§ **Given request**
Lines holding the string "object" are the ones to copy; find them all in the data.

-- start --

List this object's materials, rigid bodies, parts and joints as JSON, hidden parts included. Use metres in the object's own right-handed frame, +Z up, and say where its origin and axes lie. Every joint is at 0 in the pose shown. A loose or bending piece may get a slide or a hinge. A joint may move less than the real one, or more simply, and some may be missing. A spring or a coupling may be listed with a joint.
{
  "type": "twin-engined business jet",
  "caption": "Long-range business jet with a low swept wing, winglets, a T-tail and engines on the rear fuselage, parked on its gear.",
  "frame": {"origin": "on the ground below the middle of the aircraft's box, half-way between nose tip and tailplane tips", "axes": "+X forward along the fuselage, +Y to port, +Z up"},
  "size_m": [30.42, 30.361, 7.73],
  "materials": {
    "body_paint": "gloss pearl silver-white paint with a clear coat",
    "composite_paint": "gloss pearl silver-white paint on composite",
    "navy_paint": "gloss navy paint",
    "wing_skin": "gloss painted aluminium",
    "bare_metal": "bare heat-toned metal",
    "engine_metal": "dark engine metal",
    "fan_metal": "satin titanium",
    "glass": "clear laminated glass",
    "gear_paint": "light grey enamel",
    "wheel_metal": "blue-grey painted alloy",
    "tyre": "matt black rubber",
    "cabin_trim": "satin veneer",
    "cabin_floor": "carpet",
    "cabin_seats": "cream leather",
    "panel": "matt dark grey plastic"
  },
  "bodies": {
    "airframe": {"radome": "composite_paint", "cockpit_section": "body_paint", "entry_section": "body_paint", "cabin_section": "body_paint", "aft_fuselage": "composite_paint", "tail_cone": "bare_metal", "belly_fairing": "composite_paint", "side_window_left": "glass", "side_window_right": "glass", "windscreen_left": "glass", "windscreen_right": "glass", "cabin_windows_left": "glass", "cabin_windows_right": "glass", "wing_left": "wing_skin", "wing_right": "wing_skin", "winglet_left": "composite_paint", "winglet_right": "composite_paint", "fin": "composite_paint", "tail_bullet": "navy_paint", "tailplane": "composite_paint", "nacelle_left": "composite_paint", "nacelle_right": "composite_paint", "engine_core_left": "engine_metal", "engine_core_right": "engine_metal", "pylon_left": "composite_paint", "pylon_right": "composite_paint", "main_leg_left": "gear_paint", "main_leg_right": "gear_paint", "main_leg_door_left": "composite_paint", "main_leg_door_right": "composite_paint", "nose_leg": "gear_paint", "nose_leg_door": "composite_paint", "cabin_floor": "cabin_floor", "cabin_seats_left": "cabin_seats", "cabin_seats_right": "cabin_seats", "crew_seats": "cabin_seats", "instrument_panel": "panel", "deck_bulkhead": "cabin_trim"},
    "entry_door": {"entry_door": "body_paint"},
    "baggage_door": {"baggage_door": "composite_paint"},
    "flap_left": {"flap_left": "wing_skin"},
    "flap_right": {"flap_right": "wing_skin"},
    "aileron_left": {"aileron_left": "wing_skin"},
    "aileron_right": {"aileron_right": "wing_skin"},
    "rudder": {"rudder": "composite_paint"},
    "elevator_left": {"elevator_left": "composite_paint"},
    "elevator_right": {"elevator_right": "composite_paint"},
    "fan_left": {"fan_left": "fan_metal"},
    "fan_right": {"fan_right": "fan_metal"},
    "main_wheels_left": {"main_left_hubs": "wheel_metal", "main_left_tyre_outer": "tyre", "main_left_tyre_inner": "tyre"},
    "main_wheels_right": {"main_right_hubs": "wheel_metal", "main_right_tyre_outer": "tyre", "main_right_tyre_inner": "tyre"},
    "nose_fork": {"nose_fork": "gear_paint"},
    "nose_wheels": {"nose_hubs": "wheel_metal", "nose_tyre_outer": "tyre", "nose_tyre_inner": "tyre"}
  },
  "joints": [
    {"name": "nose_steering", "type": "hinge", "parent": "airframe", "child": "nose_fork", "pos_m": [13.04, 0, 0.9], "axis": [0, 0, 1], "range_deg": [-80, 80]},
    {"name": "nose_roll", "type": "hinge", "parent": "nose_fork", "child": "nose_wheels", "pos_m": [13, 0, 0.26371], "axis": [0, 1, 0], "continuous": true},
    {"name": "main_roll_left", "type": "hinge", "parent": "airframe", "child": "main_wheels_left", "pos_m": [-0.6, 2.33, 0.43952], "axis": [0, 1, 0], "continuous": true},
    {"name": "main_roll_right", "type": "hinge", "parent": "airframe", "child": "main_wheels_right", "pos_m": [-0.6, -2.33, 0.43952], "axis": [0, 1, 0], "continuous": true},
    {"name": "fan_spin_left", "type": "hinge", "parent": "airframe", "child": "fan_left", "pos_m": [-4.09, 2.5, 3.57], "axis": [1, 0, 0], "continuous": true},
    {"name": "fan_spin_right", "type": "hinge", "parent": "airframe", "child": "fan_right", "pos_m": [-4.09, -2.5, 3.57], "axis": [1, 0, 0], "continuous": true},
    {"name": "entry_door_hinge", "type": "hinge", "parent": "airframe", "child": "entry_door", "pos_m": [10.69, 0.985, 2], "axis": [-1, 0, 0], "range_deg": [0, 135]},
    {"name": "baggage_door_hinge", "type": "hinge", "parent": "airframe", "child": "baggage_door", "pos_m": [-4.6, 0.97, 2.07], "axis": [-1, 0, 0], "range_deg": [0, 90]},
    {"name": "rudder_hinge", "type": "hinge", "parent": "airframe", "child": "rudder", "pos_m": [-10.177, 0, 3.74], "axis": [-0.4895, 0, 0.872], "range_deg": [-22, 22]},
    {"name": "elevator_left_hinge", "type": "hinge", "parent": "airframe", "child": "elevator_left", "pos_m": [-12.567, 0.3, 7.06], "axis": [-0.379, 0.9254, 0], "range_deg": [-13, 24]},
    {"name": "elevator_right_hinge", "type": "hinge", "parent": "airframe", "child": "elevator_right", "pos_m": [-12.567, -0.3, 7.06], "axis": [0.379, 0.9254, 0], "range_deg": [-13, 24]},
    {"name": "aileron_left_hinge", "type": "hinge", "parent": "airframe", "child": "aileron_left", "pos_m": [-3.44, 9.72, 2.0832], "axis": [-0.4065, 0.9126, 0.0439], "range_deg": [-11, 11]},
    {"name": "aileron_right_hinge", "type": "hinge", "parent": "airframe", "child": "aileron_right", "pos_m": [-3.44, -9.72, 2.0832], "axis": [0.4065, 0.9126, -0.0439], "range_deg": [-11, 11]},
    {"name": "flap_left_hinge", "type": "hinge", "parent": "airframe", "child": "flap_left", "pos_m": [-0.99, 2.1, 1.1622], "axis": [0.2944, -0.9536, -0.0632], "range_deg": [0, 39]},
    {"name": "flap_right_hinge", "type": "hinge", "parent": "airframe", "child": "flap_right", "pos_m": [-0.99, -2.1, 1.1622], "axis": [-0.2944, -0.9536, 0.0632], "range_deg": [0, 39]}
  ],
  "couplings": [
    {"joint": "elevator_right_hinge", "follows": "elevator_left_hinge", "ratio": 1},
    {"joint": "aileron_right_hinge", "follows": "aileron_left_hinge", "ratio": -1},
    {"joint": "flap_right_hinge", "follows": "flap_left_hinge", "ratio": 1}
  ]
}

-- end --
-- start --

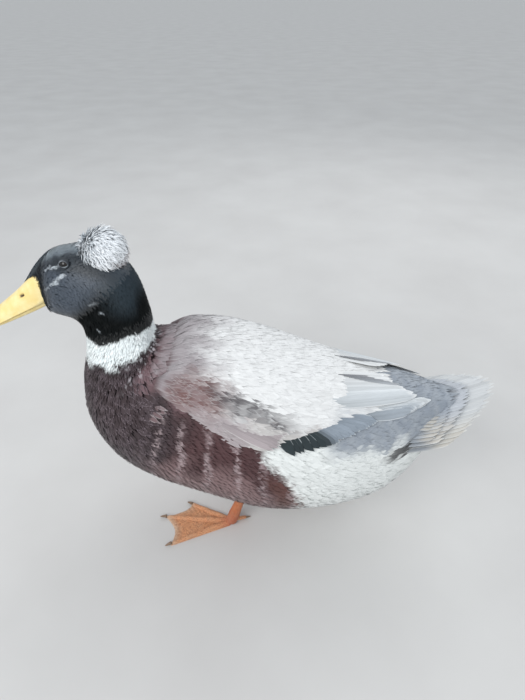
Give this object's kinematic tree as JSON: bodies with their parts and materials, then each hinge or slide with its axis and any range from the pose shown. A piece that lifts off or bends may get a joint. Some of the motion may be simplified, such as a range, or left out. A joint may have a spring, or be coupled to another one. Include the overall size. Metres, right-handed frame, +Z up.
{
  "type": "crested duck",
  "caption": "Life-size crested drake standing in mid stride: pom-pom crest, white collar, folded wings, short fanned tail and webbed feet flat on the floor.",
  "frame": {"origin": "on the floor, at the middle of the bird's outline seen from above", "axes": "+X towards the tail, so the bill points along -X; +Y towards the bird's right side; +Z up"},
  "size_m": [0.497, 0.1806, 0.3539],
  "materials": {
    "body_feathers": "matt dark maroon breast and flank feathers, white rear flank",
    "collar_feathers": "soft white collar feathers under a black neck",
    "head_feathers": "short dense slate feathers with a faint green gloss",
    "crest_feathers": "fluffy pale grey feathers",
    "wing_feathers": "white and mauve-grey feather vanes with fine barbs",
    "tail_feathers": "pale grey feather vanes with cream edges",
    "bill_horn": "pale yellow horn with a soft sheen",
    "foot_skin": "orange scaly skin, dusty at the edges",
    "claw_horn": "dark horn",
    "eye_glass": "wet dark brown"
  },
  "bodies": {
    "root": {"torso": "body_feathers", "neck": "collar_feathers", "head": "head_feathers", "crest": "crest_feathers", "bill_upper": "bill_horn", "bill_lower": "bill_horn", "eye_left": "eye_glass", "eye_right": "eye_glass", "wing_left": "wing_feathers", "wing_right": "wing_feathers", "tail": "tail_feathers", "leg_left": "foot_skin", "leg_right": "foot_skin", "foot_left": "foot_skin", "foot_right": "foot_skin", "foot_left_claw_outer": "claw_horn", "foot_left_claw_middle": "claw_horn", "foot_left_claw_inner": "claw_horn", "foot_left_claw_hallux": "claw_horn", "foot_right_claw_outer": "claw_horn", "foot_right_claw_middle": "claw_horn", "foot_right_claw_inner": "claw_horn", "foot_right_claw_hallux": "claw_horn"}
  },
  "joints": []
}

-- end --

§ **Result below**
List this object's materials, rigid bodies, parts and joints as JSON, hidden parts included. Use metres in the object's own right-handed frame, +Z up, and say where its origin and axes lie. Every joint is at 0 in the pose shown. A loose or bending piece may get a slide or a hinge. A joint may move less than the real one, or more simply, and some may be missing. A spring or a coupling may be listed with a joint.
Give this object's kinematic tree as JSON: bodies with their parts and materials, then each hinge or slide with its axis and any range from the pose shown. A piece that lifts off or bends may get a joint. Some of the motion may be simplified, such as a range, or left out. A joint may have a spring, or be coupled to another one. Include the overall size. Metres, right-handed frame, +Z up.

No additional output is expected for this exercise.